Exercise instructions: Output the material beneath exactly, leaving nothing out.

───

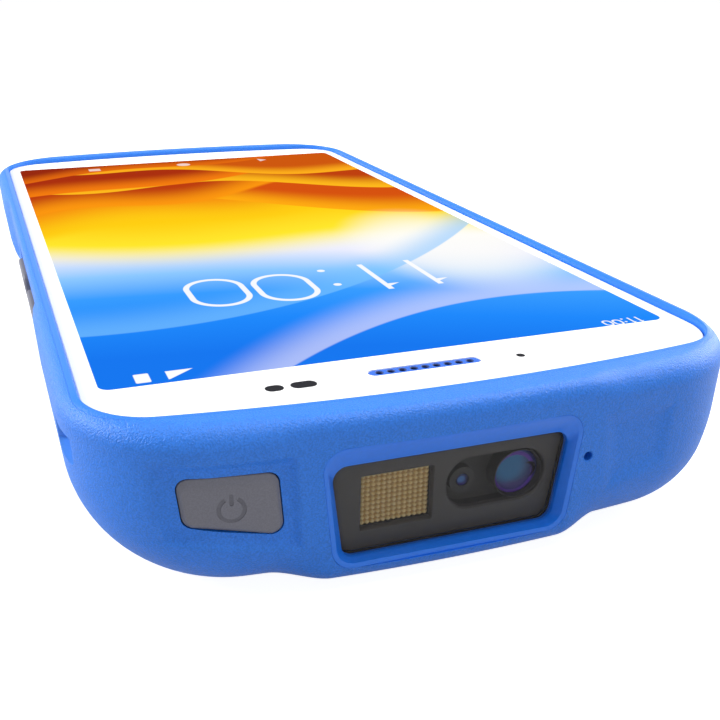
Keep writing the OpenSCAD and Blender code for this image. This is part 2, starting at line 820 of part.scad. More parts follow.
// Pressed cans over the radio, the processor and the power circuits
module shield_can(x, y, w, l) {
    color("lightgray") difference() {
        block([x - w / 2, y - l / 2, board_top_z], [x + w / 2, y + l / 2, board_top_z + can_h]);
        block(
            [x - w / 2 + can_wall, y - l / 2 + can_wall, board_top_z - 1],
            [x + w / 2 - can_wall, y + l / 2 - can_wall, board_top_z + can_h - 0.15]
        );
    }
}

module shield_cans() {
    shield_can(0, chip_y - 1, can_w, can_w);
    both_sides() shield_can((can_w + side_can_w) / 2 + can_gap, chip_y - 1, side_can_w, side_can_l);
    shield_can(0, low_can_y, low_can_w, low_can_l);
}

module board_screws() {
    for (p = board_screws_at) translate([p[0], p[1], board_low_z]) color("gainsboro") {
        translate([0, 0, -0.5]) difference() {
            cylinder(r = board_screw_r + 0.6, h = 0.5);
            translate([0, 0, -0.1]) cylinder(r = 0.5, h = 0.4, $fn = 6);
        }
        cylinder(r = board_screw_r, h = mid_low_z - board_low_z);
    }
}

module housing_screws() {
    for (p = screws) translate([p[0], p[1], screw_sink]) color("dimgray") difference() {
        union() {
            cylinder(r = screw_head_r, h = screw_head_h);
            cylinder(r = screw_r, h = mid_low_z - screw_sink);
        }
        translate([0, 0, -0.1]) cylinder(r = 0.9, h = 0.9, $fn = 6);
    }
}

// ---- Scanner ----

module window_bezel() {
    ring = window_line(0.1);
    outer = bezel_line(0);
    color("dodgerblue") difference() {
        intersection() {
            end_prism(outer, body_hl - bezel_depth, body_hl + 1);
            flat_prism(bowed(body_hw, body_hl, corner_r, 4, 12), 0, body_t);
        }
        skin([
            [for (p = outer) [p[0], body_hl + 0.02, p[1]]],
            [for (p = ring) [p[0], window_y, p[1]]]
        ]);
        end_prism(ring, body_hl - bezel_depth - 1, body_hl);
        end_prism(window_line(0.9), body_hl - bezel_depth - 1, window_y - window_t + 0.3);
    }
}

module exit_window() {
    color("dimgray", 0.5) {
        end_prism(window_line(0), window_y - window_t + 0.3, window_y);
        end_prism(window_line(0.8), window_y - window_t, window_y - window_t + 0.3);
    }
}

module window_gasket() {
    color("black") difference() {
        end_prism(window_line(0.8), face_y, window_y - window_t);
        end_prism(window_line(0.2), face_y - 1, window_y);
    }
}

// Dark front plate of the engine, with the lamp's square and the optics' stadium cut in it
module engine_face() {
    color("#333333") difference() {
        end_prism(window_line(0.15), face_y - 0.8, face_y);
        block(
            [lamp_x - lamp_w / 2, face_y - 2, lamp_z - lamp_h / 2],
            [lamp_x + lamp_w / 2, face_y + 1, lamp_z + lamp_h / 2]
        );
        end_prism(optics_line(), face_y - 2, face_y + 1);
    }
}

// Stadium round both lenses
function optics_line() = shift(rrect(optics_w, optics_h, optics_h / 2 - 0.1, 8), [optics_x, optics_z]);

// Cylinder along Y with its front at y
module y_rod(x, y, z, r, l) {
    translate([x, y, z]) rotate([90, 0, 0]) cylinder(r = r, h = l);
}

module engine_chassis() {
    color("#2a2a2a") difference() {
        union() {
            block(
                [window_x - engine_hw, face_y - 0.8 - engine_depth, engine_low_z],
                [window_x + engine_hw, face_y - 0.8, engine_top_z]
            );
            block(
                [window_x - engine_hw, face_y - 0.8 - engine_head, engine_low_z],
                [window_x + engine_hw, face_y - 0.8, board_top_z]
            );
        }
        block(
            [lamp_x - lamp_w / 2 - seat_gap, face_y - 4, lamp_z - lamp_h / 2 - seat_gap],
            [lamp_x + lamp_w / 2 + seat_gap, face_y, lamp_z + lamp_h / 2 + seat_gap]
        );
        difference() {
            end_prism(optics_line(), face_y - 0.8 - optics_depth, face_y);
            // Collar that holds the aimer lens
            y_rod(aimer_x, face_y, optics_z, collar_r, optics_depth + 1);
        }
        y_rod(imager_x, face_y, optics_z, imager_r + seat_gap, barrel_l + barrel_sink + seat_gap);
        y_rod(aimer_x, face_y, optics_z, aimer_r + seat_gap, 2.5 + seat_gap);
        for (s = [-1, 1]) translate([window_x + s * engine_screw_x, engine_screw_y, engine_top_z - 3])
            cylinder(r = board_screw_r + seat_gap, h = 4);
    }
}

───

The answer:
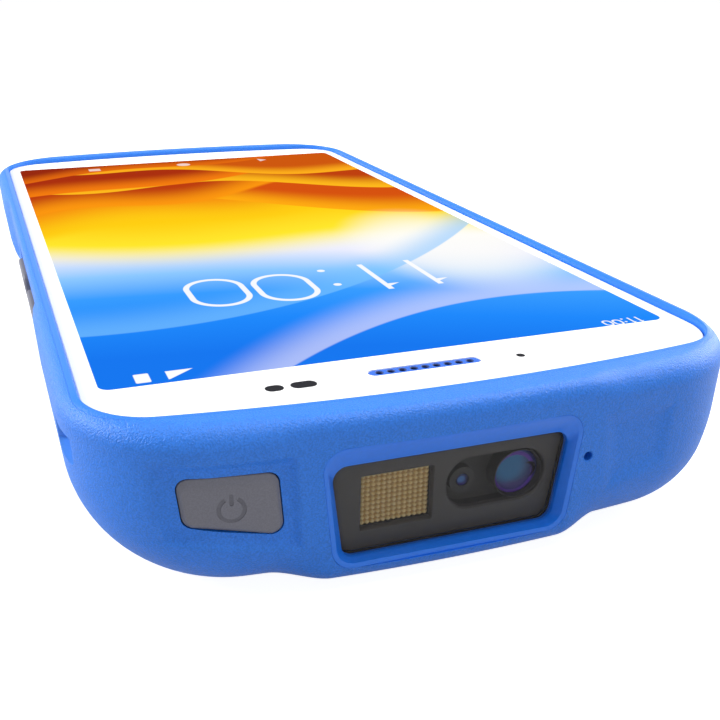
Keep writing the OpenSCAD and Blender code for this image. This is part 2, starting at line 820 of part.scad. More parts follow.
// Pressed cans over the radio, the processor and the power circuits
module shield_can(x, y, w, l) {
    color("lightgray") difference() {
        block([x - w / 2, y - l / 2, board_top_z], [x + w / 2, y + l / 2, board_top_z + can_h]);
        block(
            [x - w / 2 + can_wall, y - l / 2 + can_wall, board_top_z - 1],
            [x + w / 2 - can_wall, y + l / 2 - can_wall, board_top_z + can_h - 0.15]
        );
    }
}

module shield_cans() {
    shield_can(0, chip_y - 1, can_w, can_w);
    both_sides() shield_can((can_w + side_can_w) / 2 + can_gap, chip_y - 1, side_can_w, side_can_l);
    shield_can(0, low_can_y, low_can_w, low_can_l);
}

module board_screws() {
    for (p = board_screws_at) translate([p[0], p[1], board_low_z]) color("gainsboro") {
        translate([0, 0, -0.5]) difference() {
            cylinder(r = board_screw_r + 0.6, h = 0.5);
            translate([0, 0, -0.1]) cylinder(r = 0.5, h = 0.4, $fn = 6);
        }
        cylinder(r = board_screw_r, h = mid_low_z - board_low_z);
    }
}

module housing_screws() {
    for (p = screws) translate([p[0], p[1], screw_sink]) color("dimgray") difference() {
        union() {
            cylinder(r = screw_head_r, h = screw_head_h);
            cylinder(r = screw_r, h = mid_low_z - screw_sink);
        }
        translate([0, 0, -0.1]) cylinder(r = 0.9, h = 0.9, $fn = 6);
    }
}

// ---- Scanner ----

module window_bezel() {
    ring = window_line(0.1);
    outer = bezel_line(0);
    color("dodgerblue") difference() {
        intersection() {
            end_prism(outer, body_hl - bezel_depth, body_hl + 1);
            flat_prism(bowed(body_hw, body_hl, corner_r, 4, 12), 0, body_t);
        }
        skin([
            [for (p = outer) [p[0], body_hl + 0.02, p[1]]],
            [for (p = ring) [p[0], window_y, p[1]]]
        ]);
        end_prism(ring, body_hl - bezel_depth - 1, body_hl);
        end_prism(window_line(0.9), body_hl - bezel_depth - 1, window_y - window_t + 0.3);
    }
}

module exit_window() {
    color("dimgray", 0.5) {
        end_prism(window_line(0), window_y - window_t + 0.3, window_y);
        end_prism(window_line(0.8), window_y - window_t, window_y - window_t + 0.3);
    }
}

module window_gasket() {
    color("black") difference() {
        end_prism(window_line(0.8), face_y, window_y - window_t);
        end_prism(window_line(0.2), face_y - 1, window_y);
    }
}

// Dark front plate of the engine, with the lamp's square and the optics' stadium cut in it
module engine_face() {
    color("#333333") difference() {
        end_prism(window_line(0.15), face_y - 0.8, face_y);
        block(
            [lamp_x - lamp_w / 2, face_y - 2, lamp_z - lamp_h / 2],
            [lamp_x + lamp_w / 2, face_y + 1, lamp_z + lamp_h / 2]
        );
        end_prism(optics_line(), face_y - 2, face_y + 1);
    }
}

// Stadium round both lenses
function optics_line() = shift(rrect(optics_w, optics_h, optics_h / 2 - 0.1, 8), [optics_x, optics_z]);

// Cylinder along Y with its front at y
module y_rod(x, y, z, r, l) {
    translate([x, y, z]) rotate([90, 0, 0]) cylinder(r = r, h = l);
}

module engine_chassis() {
    color("#2a2a2a") difference() {
        union() {
            block(
                [window_x - engine_hw, face_y - 0.8 - engine_depth, engine_low_z],
                [window_x + engine_hw, face_y - 0.8, engine_top_z]
            );
            block(
                [window_x - engine_hw, face_y - 0.8 - engine_head, engine_low_z],
                [window_x + engine_hw, face_y - 0.8, board_top_z]
            );
        }
        block(
            [lamp_x - lamp_w / 2 - seat_gap, face_y - 4, lamp_z - lamp_h / 2 - seat_gap],
            [lamp_x + lamp_w / 2 + seat_gap, face_y, lamp_z + lamp_h / 2 + seat_gap]
        );
        difference() {
            end_prism(optics_line(), face_y - 0.8 - optics_depth, face_y);
            // Collar that holds the aimer lens
            y_rod(aimer_x, face_y, optics_z, collar_r, optics_depth + 1);
        }
        y_rod(imager_x, face_y, optics_z, imager_r + seat_gap, barrel_l + barrel_sink + seat_gap);
        y_rod(aimer_x, face_y, optics_z, aimer_r + seat_gap, 2.5 + seat_gap);
        for (s = [-1, 1]) translate([window_x + s * engine_screw_x, engine_screw_y, engine_top_z - 3])
            cylinder(r = board_screw_r + seat_gap, h = 4);
    }
}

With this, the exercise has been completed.